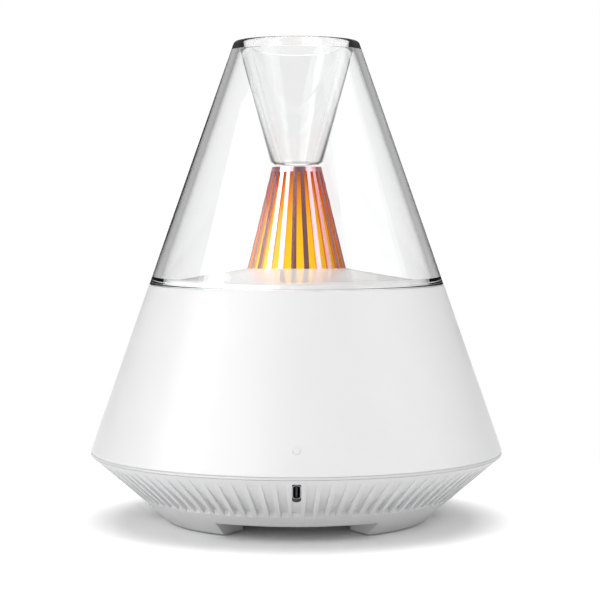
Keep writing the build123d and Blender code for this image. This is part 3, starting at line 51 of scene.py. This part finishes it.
# ---------------------------------------------------------------------------
# Materials
# ---------------------------------------------------------------------------
def new_material(name):
    mat = bpy.data.materials.new(name)
    mat.use_nodes = True
    tree = mat.node_tree
    return mat, tree, tree.nodes["Principled BSDF"]


def noise(tree, scale, detail=3.0, stretch=(1, 1, 1), seed=(0, 0, 0)):
    """Noise in the object's own coordinates, in metres."""
    coords = tree.nodes.new("ShaderNodeTexCoord")
    mapping = tree.nodes.new("ShaderNodeMapping")
    mapping.inputs["Scale"].default_value = stretch
    mapping.inputs["Location"].default_value = seed
    tex = tree.nodes.new("ShaderNodeTexNoise")
    tex.inputs["Scale"].default_value = scale
    tex.inputs["Detail"].default_value = detail
    tree.links.new(coords.outputs["Object"], mapping.inputs["Vector"])
    tree.links.new(mapping.outputs["Vector"], tex.inputs["Vector"])
    return tex.outputs["Fac"]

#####

### TASK BRIEF
Return all of the data precisely as it appears.

### RIGHT ANSWER
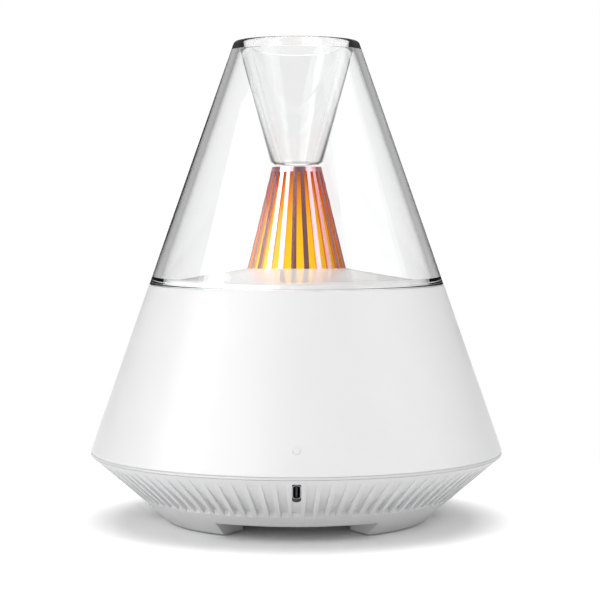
Keep writing the build123d and Blender code for this image. This is part 3, starting at line 51 of scene.py. This part finishes it.
# ---------------------------------------------------------------------------
# Materials
# ---------------------------------------------------------------------------
def new_material(name):
    mat = bpy.data.materials.new(name)
    mat.use_nodes = True
    tree = mat.node_tree
    return mat, tree, tree.nodes["Principled BSDF"]


def noise(tree, scale, detail=3.0, stretch=(1, 1, 1), seed=(0, 0, 0)):
    """Noise in the object's own coordinates, in metres."""
    coords = tree.nodes.new("ShaderNodeTexCoord")
    mapping = tree.nodes.new("ShaderNodeMapping")
    mapping.inputs["Scale"].default_value = stretch
    mapping.inputs["Location"].default_value = seed
    tex = tree.nodes.new("ShaderNodeTexNoise")
    tex.inputs["Scale"].default_value = scale
    tex.inputs["Detail"].default_value = detail
    tree.links.new(coords.outputs["Object"], mapping.inputs["Vector"])
    tree.links.new(mapping.outputs["Vector"], tex.inputs["Vector"])
    return tex.outputs["Fac"]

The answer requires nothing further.